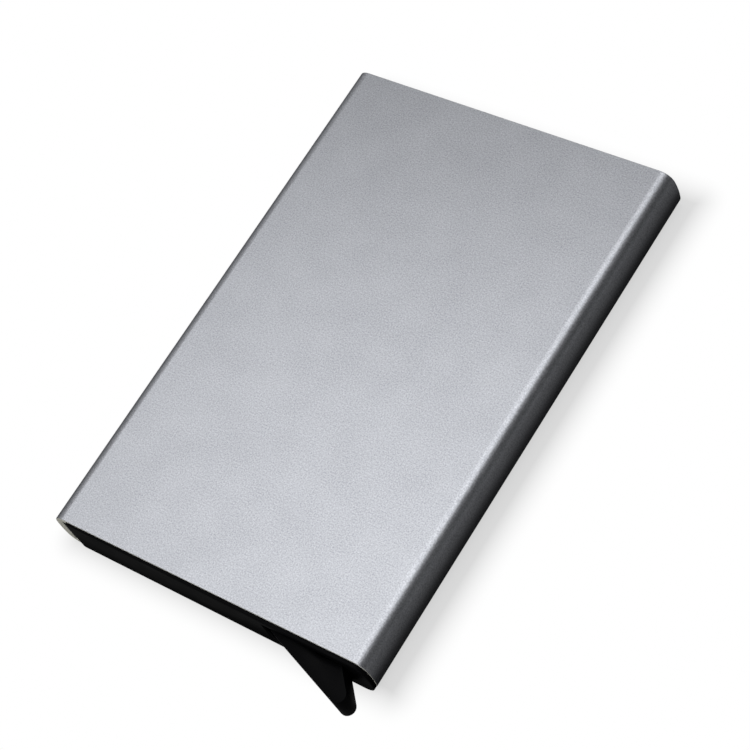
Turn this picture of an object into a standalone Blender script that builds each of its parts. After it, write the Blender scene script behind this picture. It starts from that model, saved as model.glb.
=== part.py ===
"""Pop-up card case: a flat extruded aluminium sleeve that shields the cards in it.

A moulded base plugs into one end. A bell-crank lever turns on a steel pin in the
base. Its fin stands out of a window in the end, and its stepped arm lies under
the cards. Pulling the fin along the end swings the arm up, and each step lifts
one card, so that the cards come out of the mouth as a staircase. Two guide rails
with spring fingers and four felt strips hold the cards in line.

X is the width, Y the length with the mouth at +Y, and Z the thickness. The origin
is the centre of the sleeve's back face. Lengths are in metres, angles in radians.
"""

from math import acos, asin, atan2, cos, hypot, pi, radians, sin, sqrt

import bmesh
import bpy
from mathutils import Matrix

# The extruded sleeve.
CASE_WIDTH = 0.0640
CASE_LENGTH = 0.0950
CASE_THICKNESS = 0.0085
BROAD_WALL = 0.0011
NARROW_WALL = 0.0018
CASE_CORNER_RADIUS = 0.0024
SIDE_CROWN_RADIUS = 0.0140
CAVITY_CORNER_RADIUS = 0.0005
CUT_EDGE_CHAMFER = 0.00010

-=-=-

_WHAT THE TASK ASKS_: Find the lines with the string "each" and reproduce them.

_FINAL ANSWER_:
Turn this picture of an object into a standalone Blender script that builds each of its parts. After it, write the Blender scene script behind this picture. It starts from that model, saved as model.glb.
the cards. Pulling the fin along the end swings the arm up, and each step lifts